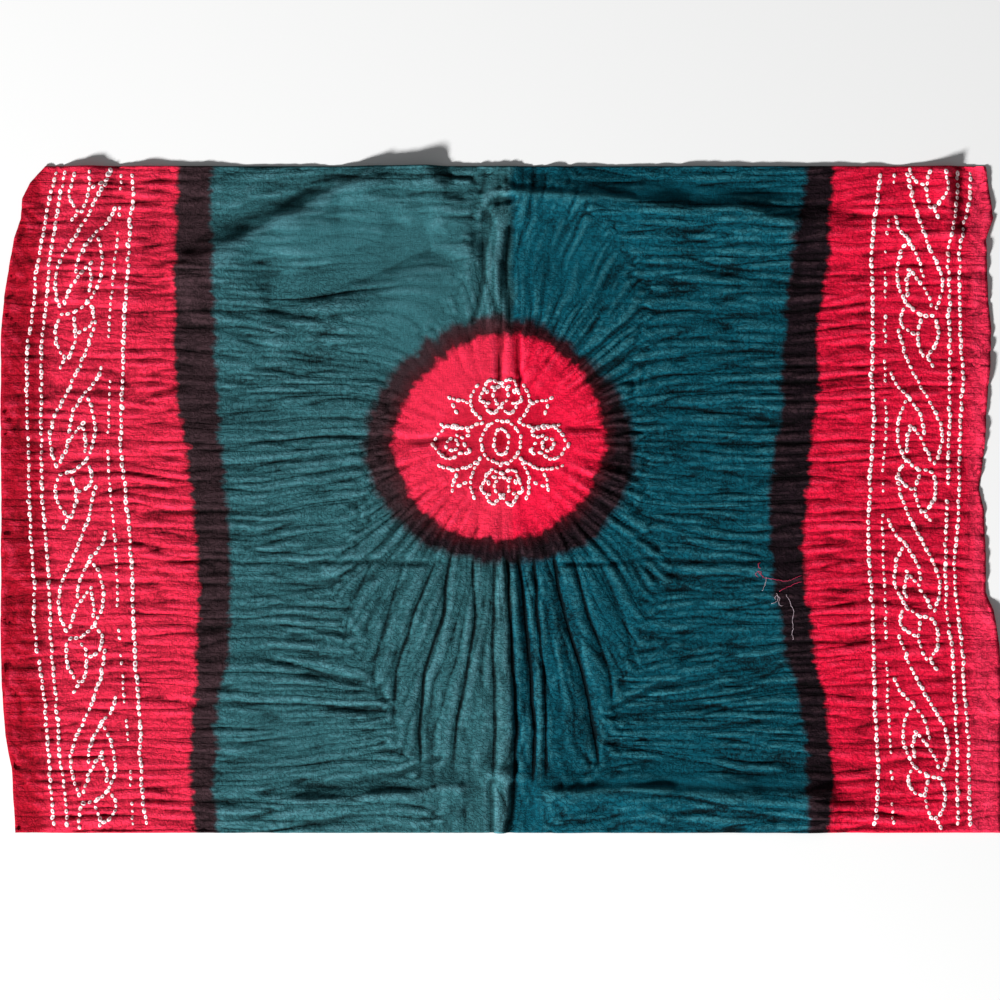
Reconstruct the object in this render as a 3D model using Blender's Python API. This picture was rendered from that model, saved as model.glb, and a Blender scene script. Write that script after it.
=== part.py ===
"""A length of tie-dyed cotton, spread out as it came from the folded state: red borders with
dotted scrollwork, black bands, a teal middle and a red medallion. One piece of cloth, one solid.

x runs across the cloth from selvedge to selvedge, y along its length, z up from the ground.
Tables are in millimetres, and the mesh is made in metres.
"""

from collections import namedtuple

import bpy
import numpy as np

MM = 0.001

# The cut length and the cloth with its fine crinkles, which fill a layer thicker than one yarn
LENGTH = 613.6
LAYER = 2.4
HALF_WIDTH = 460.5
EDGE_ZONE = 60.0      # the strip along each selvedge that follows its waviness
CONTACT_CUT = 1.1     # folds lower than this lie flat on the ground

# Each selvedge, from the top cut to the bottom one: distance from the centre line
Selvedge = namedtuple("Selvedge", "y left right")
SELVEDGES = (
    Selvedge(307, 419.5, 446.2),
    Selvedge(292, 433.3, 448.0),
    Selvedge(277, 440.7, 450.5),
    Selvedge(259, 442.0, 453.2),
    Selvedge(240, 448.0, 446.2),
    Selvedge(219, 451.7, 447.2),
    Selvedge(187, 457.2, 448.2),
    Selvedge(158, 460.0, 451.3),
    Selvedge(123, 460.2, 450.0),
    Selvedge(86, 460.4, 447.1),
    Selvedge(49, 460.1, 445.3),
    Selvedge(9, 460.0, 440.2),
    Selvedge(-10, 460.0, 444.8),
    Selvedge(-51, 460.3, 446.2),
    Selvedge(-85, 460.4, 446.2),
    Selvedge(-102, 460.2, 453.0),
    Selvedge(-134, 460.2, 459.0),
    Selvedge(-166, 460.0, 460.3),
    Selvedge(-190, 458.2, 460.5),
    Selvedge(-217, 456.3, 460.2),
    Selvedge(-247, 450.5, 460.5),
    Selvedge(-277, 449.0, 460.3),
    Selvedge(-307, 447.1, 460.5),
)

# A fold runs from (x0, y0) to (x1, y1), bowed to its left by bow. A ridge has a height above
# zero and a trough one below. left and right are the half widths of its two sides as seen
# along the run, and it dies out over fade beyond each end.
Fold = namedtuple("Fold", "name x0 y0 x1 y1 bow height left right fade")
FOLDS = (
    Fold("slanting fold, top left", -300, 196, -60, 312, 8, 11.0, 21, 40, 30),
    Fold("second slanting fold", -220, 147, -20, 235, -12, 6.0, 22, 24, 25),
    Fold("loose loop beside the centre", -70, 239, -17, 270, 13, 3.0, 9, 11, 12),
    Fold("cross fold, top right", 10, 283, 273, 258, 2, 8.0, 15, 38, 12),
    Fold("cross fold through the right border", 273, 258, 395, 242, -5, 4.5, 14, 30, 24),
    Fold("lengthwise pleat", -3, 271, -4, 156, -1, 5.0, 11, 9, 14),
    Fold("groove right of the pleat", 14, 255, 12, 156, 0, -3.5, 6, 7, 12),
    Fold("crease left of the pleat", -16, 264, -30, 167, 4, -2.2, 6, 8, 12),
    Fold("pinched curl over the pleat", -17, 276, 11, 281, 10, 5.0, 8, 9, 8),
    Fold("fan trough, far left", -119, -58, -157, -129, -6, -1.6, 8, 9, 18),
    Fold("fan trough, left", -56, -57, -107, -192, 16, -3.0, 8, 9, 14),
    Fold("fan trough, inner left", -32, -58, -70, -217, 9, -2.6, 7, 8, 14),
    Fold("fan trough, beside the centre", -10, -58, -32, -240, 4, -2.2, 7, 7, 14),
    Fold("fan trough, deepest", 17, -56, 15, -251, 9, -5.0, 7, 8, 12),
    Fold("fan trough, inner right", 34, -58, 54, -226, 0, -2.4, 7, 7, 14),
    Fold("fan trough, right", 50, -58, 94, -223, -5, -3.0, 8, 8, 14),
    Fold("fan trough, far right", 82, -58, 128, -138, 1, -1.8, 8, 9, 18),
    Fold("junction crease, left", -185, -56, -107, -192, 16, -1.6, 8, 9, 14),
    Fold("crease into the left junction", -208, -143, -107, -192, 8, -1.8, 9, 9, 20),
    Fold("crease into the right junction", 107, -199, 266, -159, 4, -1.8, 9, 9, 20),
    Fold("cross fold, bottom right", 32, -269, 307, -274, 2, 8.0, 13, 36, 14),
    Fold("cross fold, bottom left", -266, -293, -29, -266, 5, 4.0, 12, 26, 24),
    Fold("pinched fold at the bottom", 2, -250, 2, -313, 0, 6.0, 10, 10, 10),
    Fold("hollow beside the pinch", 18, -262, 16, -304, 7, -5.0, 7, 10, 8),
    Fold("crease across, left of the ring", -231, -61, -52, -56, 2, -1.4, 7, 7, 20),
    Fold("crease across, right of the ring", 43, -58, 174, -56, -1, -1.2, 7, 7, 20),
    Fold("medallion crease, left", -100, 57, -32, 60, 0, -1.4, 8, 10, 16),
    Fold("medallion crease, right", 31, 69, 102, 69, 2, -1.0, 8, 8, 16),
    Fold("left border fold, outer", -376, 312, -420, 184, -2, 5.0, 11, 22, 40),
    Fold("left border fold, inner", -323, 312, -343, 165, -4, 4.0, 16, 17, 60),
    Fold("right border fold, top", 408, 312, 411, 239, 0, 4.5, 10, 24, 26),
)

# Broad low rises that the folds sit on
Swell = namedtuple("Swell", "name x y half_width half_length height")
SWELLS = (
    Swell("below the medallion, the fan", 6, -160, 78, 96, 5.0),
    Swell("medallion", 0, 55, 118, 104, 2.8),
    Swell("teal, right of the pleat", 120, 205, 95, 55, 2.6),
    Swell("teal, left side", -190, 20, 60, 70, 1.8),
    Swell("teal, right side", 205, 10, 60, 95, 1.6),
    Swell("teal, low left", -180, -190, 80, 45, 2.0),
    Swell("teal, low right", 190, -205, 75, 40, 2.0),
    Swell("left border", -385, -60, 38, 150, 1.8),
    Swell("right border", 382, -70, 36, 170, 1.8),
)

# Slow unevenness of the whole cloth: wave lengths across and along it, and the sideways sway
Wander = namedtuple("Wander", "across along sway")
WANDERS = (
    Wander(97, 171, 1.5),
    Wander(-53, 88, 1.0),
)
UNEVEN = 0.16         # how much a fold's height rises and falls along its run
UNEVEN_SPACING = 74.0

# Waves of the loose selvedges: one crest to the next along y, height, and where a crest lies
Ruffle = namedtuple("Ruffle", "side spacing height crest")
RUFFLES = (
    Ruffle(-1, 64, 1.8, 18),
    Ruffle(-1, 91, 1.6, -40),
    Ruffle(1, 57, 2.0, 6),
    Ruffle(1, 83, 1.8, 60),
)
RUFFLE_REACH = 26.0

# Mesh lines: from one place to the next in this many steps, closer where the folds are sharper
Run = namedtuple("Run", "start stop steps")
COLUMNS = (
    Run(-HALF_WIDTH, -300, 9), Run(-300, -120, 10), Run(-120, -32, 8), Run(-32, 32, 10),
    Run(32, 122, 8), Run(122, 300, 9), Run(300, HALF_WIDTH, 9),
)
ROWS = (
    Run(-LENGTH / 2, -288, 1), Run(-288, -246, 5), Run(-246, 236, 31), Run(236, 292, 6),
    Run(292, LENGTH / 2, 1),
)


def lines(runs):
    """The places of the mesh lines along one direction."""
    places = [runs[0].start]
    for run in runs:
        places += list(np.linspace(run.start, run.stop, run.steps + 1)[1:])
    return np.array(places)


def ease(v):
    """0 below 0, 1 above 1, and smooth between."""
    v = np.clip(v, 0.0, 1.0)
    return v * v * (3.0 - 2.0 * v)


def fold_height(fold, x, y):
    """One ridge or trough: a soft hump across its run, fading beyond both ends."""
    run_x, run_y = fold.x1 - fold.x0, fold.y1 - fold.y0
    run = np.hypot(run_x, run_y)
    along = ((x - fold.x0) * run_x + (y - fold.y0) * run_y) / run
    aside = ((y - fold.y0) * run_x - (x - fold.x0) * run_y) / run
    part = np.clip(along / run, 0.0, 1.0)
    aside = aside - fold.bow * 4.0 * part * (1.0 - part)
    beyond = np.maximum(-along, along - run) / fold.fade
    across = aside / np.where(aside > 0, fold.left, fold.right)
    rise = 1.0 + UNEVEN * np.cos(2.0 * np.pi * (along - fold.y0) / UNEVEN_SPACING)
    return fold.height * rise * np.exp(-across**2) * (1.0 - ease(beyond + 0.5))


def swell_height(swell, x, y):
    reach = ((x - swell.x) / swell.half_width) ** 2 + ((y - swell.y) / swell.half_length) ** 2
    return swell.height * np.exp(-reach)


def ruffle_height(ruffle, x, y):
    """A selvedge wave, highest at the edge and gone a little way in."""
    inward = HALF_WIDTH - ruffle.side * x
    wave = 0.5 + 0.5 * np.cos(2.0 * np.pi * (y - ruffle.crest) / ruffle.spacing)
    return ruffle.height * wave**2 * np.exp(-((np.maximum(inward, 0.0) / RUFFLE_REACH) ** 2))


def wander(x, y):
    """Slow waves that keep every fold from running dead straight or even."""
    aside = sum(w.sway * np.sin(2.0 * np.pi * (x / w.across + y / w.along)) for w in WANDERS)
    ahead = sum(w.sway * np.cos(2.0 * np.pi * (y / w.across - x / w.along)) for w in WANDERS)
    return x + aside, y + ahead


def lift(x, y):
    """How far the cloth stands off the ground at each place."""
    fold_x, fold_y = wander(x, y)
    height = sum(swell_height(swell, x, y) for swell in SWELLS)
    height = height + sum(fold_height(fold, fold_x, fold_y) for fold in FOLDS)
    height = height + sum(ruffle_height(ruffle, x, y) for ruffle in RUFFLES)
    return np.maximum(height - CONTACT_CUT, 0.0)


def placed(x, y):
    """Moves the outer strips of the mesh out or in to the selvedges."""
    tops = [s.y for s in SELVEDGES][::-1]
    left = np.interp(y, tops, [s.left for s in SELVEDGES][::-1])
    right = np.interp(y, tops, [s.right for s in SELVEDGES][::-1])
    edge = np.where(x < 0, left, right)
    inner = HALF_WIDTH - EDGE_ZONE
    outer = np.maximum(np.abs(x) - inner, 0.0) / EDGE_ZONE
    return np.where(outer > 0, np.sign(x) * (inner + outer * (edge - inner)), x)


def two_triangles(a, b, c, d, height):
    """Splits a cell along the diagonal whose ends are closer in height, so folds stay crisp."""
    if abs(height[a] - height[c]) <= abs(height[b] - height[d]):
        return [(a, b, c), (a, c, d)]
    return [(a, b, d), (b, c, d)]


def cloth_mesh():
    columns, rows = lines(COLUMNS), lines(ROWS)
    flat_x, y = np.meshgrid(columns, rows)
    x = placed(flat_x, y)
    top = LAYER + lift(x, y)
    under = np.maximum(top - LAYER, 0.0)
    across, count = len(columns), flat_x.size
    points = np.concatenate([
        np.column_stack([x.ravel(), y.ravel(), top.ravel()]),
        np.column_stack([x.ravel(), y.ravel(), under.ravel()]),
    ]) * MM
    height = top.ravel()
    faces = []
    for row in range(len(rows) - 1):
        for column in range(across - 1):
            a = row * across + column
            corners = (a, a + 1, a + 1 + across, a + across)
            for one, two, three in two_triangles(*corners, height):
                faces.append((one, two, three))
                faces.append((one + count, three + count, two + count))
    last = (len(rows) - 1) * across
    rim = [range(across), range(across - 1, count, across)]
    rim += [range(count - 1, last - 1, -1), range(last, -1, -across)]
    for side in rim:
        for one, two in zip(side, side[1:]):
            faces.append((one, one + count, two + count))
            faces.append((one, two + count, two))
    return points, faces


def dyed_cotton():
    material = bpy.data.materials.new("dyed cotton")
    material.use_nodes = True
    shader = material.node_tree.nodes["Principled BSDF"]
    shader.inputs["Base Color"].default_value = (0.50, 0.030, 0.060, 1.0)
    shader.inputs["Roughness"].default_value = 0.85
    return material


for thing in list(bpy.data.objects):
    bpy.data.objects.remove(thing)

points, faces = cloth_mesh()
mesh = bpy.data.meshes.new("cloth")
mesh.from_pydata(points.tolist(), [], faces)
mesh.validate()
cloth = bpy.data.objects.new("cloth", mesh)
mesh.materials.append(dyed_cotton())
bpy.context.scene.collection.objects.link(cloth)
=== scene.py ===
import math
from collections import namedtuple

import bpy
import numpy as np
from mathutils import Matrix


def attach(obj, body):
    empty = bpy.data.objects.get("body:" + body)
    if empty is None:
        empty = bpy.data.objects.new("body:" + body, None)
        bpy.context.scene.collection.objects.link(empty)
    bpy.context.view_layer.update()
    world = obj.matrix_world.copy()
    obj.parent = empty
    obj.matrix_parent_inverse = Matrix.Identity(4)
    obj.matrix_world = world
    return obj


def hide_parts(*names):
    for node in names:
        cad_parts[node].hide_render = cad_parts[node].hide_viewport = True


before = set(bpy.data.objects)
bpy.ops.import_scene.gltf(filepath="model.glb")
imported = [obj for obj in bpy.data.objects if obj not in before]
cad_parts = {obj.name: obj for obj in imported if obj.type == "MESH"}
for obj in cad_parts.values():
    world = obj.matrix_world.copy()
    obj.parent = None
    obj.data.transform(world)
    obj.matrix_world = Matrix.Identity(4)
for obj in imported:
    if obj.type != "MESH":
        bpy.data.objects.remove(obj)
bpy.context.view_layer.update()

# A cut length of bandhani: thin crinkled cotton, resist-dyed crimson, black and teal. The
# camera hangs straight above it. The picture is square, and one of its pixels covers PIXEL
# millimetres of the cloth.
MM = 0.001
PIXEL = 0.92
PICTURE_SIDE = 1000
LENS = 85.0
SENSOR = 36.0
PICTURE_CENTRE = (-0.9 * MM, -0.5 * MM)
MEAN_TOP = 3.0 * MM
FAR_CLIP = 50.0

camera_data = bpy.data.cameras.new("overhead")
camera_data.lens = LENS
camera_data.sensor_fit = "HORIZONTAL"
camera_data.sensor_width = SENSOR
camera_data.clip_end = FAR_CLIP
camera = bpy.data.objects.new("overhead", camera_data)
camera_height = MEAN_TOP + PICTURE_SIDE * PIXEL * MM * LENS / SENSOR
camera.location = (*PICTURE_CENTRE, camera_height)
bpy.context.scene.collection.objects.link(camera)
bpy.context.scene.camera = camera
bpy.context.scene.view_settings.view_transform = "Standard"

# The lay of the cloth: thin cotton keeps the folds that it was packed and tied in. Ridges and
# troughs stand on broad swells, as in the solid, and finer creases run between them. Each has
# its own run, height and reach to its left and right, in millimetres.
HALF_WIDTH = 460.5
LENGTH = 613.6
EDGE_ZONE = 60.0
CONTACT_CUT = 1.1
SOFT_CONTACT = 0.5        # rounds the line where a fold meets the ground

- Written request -
Each line from the one containing "points, faces = cloth_mesh()" through the one containing "obj.parent = empty" must be retyped exactly, the first and last of these included.

- Right answer -
points, faces = cloth_mesh()
mesh = bpy.data.meshes.new("cloth")
mesh.from_pydata(points.tolist(), [], faces)
mesh.validate()
cloth = bpy.data.objects.new("cloth", mesh)
mesh.materials.append(dyed_cotton())
bpy.context.scene.collection.objects.link(cloth)
=== scene.py ===
import math
from collections import namedtuple

import bpy
import numpy as np
from mathutils import Matrix


def attach(obj, body):
    empty = bpy.data.objects.get("body:" + body)
    if empty is None:
        empty = bpy.data.objects.new("body:" + body, None)
        bpy.context.scene.collection.objects.link(empty)
    bpy.context.view_layer.update()
    world = obj.matrix_world.copy()
    obj.parent = empty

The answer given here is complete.